As I see it, the Obama administration pursued engagement, and the Trump administration pursued pressure, both with the goal of bringing the Islamic Republic into global conformity and compliance. The JCPOA itself makes this clear in its preface, where the signatories anticipated that full implementation would contribute positively to regional and international peace and security. In other words, although the agreement was often presented as narrowly focused on nuclear containment, there was an implicit expectation that it might also moderate the regime’s broader behavior. That expectation was not borne out.
With the exception of observable compliance in certain nuclear commitments, limited to what could be externally verified, Tehran’s broader regional and security behavior largely reverted to its prior pattern immediately after the agreement was secured and well before the transition to the next administration. Missile testing continued as a form of defiance, terrorist proxy groups were strengthened, human rights abuses persisted, and the detention of dual nationals for leverage did not stop. I do not believe these outcomes were the result of faulty strategic communication or public diplomacy.

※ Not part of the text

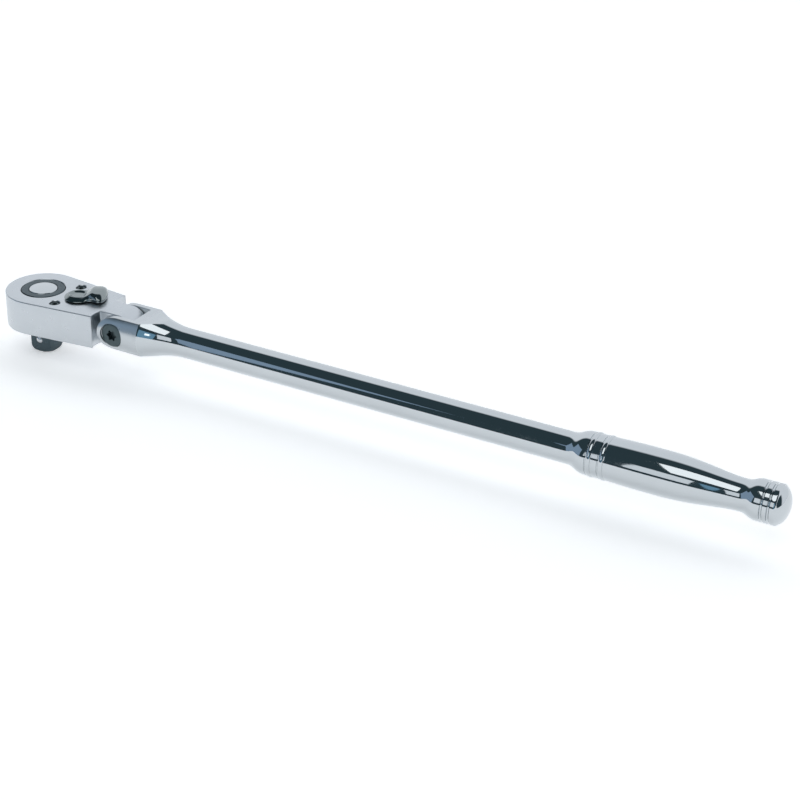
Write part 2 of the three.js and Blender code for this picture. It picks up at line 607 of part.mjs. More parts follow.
// Plan outline of the thumb lever along +X from its pivot: base, waist, then a wide thumb pad.
function leverOutline() {
  const outline = new THREE.Shape();
  outline.moveTo(-7.6, 0);
  outline.bezierCurveTo(-7.6, -4, -4.5, -7.8, 0, -7.8);
  outline.bezierCurveTo(3.5, -7.8, 3.5, -6.2, 6.5, -6.4);
  outline.bezierCurveTo(9, -6.8, 9.5, -8.6, 11.5, -8.4);
  outline.bezierCurveTo(14, -8.2, 15.2, -4, 15.2, 0);
  outline.bezierCurveTo(15.2, 4, 14, 8.2, 11.5, 8.4);
  outline.bezierCurveTo(9.5, 8.6, 9, 6.8, 6.5, 6.4);
  outline.bezierCurveTo(3.5, 6.2, 3.5, 7.8, 0, 7.8);
  outline.bezierCurveTo(-4.5, 7.8, -7.6, 4, -7.6, 0);
  return outline;
}

// Side view of the lever: low base, then rising to the domed pad.
function leverSideOutline() {
  const outline = new THREE.Shape();
  outline.moveTo(-8, LEVER_BASE_Z);
  outline.lineTo(16, LEVER_BASE_Z);
  outline.lineTo(16, LEVER_BASE_TOP - 1);
  outline.quadraticCurveTo(15, LEVER_PAD_TOP, 12, LEVER_PAD_TOP);
  outline.quadraticCurveTo(8, LEVER_PAD_TOP, 5.5, LEVER_BASE_TOP);
  outline.lineTo(-5.5, LEVER_BASE_TOP);
  outline.quadraticCurveTo(-7.6, LEVER_BASE_TOP, -8, LEVER_BASE_Z + 1);
  outline.closePath();
  return outline;
}

function makeReverseLever() {
  const plan = raised(leverOutline(), LEVER_BASE_Z, LEVER_PAD_TOP + 1, 0, 5);
  const crown = aimed(pillar(LEVER_CROWN_RADIUS, -9, 17, 0, 0, 48), [1, 0, 0],
    [0, 0, LEVER_PAD_TOP - LEVER_CROWN_RADIUS]);
  const thumb = plan.intersect(sideways(leverSideOutline(), -12, 12)).intersect(crown);
  const sealGroove = LEVER_SHAFT_RADIUS - 2 * LEVER_SEAL_SECTION;
  const shaft = turned([[0, PLATE_TOP + 0.4], [LEVER_SHAFT_RADIUS, PLATE_TOP + 0.4],
    [LEVER_SHAFT_RADIUS, CLIP_Z - SMALL_GAP], [CLIP_GROOVE_RADIUS, CLIP_Z - SMALL_GAP],
    [CLIP_GROOVE_RADIUS, CLIP_Z + CLIP_THICKNESS + SMALL_GAP],
    [LEVER_SHAFT_RADIUS, CLIP_Z + CLIP_THICKNESS + SMALL_GAP],
    [LEVER_SHAFT_RADIUS, SEAL_Z - 0.7], [sealGroove, SEAL_Z - 0.7], [sealGroove, SEAL_Z + 0.7],
    [LEVER_SHAFT_RADIUS, SEAL_Z + 0.7], [LEVER_SHAFT_RADIUS, LEVER_BASE_Z + 0.5],
    [0, LEVER_BASE_Z + 0.5]], 0, 0, COARSE);
  const bore = aimed(pillar(PLUNGER_RADIUS + 0.2, -PLUNGER_BORE_END, 5, 0, 0, 16),
    [-1, 0, 0], [0, 0, PLUNGER_Z]);
  const lever = swung(cut(join(thumb, shaft), bore), LEVER_ANGLE);
  return aimed(lever, [0, 0, 1], [LEVER_X, 0, 0]);
}

addPiece('reverse_lever', makeReverseLever(), 'smokedChrome');

function makePawlPlunger() {
  const shoulder = PLUNGER_REACH - PLUNGER_RADIUS;
  const tail = PLUNGER_REACH - PLUNGER_LENGTH;
  const profile = [[0, tail], [PLUNGER_RADIUS, tail]];
  for (let i = 0; i < 5; i++) {
    const angle = Math.PI / 2 * i / 4;
    profile.push([PLUNGER_RADIUS * Math.cos(angle), shoulder + PLUNGER_RADIUS * Math.sin(angle)]);
  }
  profile[profile.length - 1][0] = 0;
  return aimed(turned(profile, 0, 0, 16), PLUNGER_AIM, LEVER_AXIS);
}

addPiece('pawl_plunger', makePawlPlunger(), 'steel');

const pawlSpringLength = PLUNGER_REACH - PLUNGER_LENGTH + PLUNGER_BORE_END - 2 * SMALL_GAP;
const pawlSpringStart = SMALL_GAP - PLUNGER_BORE_END;
addPiece('pawl_spring', aimed(spring(1, 0.25, pawlSpringLength, 4), PLUNGER_AIM,
  [LEVER_X + pawlSpringStart * PLUNGER_AIM[0], pawlSpringStart * PLUNGER_AIM[1], PLUNGER_Z]), 'steel');

addPiece('lever_seal', oRing(LEVER_SHAFT_RADIUS - LEVER_SEAL_SECTION + 0.1, LEVER_SEAL_SECTION,
  SEAL_Z, LEVER_X, COARSE), 'rubber');

// An open retaining clip under the roof of the head.
function makeLeverClip() {
  const clip = ring(CLIP_GROOVE_RADIUS + SMALL_GAP, 4.6, CLIP_Z, CLIP_Z + CLIP_THICKNESS, LEVER_X, COARSE);
  const mouth = block(LEVER_X, LEVER_X + 6, -1.5, 1.5, CLIP_Z - 1, CLIP_Z + 2);
  return cut(clip, mouth);
}

addPiece('lever_clip', makeLeverClip(), 'steel');

export default wrench;
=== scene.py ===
import json
import math

import bmesh
import bpy
from mathutils import Matrix, Vector
from mathutils.geometry import interpolate_bezier

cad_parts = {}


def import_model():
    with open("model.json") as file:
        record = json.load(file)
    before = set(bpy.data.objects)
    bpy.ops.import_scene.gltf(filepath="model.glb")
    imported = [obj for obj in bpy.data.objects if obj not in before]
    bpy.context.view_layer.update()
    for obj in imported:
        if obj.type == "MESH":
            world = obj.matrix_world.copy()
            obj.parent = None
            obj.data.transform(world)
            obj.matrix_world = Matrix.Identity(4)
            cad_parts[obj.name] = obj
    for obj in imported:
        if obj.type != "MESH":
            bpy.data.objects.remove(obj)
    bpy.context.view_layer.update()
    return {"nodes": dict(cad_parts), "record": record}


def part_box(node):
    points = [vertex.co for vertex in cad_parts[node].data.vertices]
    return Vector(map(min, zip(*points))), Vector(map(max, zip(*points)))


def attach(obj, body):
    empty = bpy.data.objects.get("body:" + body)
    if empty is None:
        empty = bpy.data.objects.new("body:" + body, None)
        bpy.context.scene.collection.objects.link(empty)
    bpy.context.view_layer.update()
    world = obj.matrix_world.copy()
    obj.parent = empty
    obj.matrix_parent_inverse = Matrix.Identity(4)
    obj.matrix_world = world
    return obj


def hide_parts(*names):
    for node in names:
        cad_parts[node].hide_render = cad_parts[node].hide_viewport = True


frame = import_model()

# ---- Handle ----------------------------------------------------------------
# One steel forging: slotted yoke, tapered shank, round rod and a turned grip with beads, a waist
# and a grooved end knob. It is ground, polished and plated with bright chrome.

MM = 0.001


def place_of(joint_name):
    """Where a joint sits, in millimetres."""
    for joint in frame["record"]["behaviour"]["joints"]:
        if joint["name"] == joint_name:
            return Vector(joint["pos_m"]) / MM


def extent(node):
    """Lowest and highest corner of a node, in millimetres."""
    low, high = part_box(node)
    return Vector(low) / MM, Vector(high) / MM


def run_of_edges(bm, points):
    """Corners at `points`, joined one after another."""
    verts = [bm.verts.new(point) for point in points]
    return verts, [bm.edges.new(pair) for pair in zip(verts, verts[1:])]


def turned(points, centre, axis, steps):
    """A round body: the half section in `points`, spun once round the axis."""
    bm = bmesh.new()
    verts, edges = run_of_edges(bm, points)
    bmesh.ops.spin(bm, geom=verts + edges, cent=centre, axis=axis, angle=2 * math.pi,
                   steps=steps, use_merge=True)
    bmesh.ops.remove_doubles(bm, verts=bm.verts, dist=1e-4)
    bmesh.ops.recalc_face_normals(bm, faces=bm.faces)
    return bm


def block(low, high):
    """A plain box between two corners."""
    bm = bmesh.new()
    middle = (Vector(low) + Vector(high)) / 2
    size = Vector(high) - Vector(low)
    bmesh.ops.create_cube(bm, size=1,
                          matrix=Matrix.Translation(middle) @ Matrix.Diagonal((*size, 1)))
    return bm


def plate(outline, lift):
    """A flat outline pulled into a closed slab along `lift`."""
    bm = bmesh.new()
    verts, edges = run_of_edges(bm, outline)
    edges.append(bm.edges.new((verts[-1], verts[0])))
    face = bmesh.ops.contextual_create(bm, geom=edges)["faces"]
    pulled = bmesh.ops.extrude_face_region(bm, geom=face)["geom"]
    bmesh.ops.translate(bm, vec=lift, verts=[v for v in pulled if isinstance(v, bmesh.types.BMVert)])
    bmesh.ops.recalc_face_normals(bm, faces=bm.faces)
    return bm


def carve(body, tool, how="DIFFERENCE"):
    """Cuts one closed body with another; the tool is used up."""
    blanks = []
    for part in (body, tool):
        mesh = bpy.data.meshes.new("blank")
        part.to_mesh(mesh)
        blank = bpy.data.objects.new("blank", mesh)
        bpy.context.scene.collection.objects.link(blank)
        blanks.append(blank)
    saw = blanks[0].modifiers.new("saw", "BOOLEAN")
    saw.operation = how
    saw.solver = "EXACT"
    saw.object = blanks[1]
    bpy.context.view_layer.update()
    cut = blanks[0].evaluated_get(bpy.context.evaluated_depsgraph_get())
    body.clear()
    body.from_mesh(cut.to_mesh())
    cut.to_mesh_clear()
    for blank in blanks:
        bpy.data.meshes.remove(blank.data)
    tool.free()
    bmesh.ops.remove_doubles(body, verts=body.verts, dist=0.004)
    bmesh.ops.dissolve_degenerate(body, edges=body.edges, dist=0.004)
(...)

Nor do I think the policy of engagement was entirely misguided at the time, given the level of domestic support the regime still retained, as reflected in electoral participation rates.
For the Obama administration, securing a nuclear agreement was an achievable policy objective, and strategic communication and public diplomacy were effectively aligned in support of that goal. Expecting a broader normalization of behavior from the regime in Tehran, however, was not an achievable outcome, regardless of how effectively strategic communication or public diplomacy were executed or which administration followed Obama. The same alignment between policy, strategic communication, and public diplomacy can be observed during the Trump administration’s first term, this time in support of a pressure-based approach.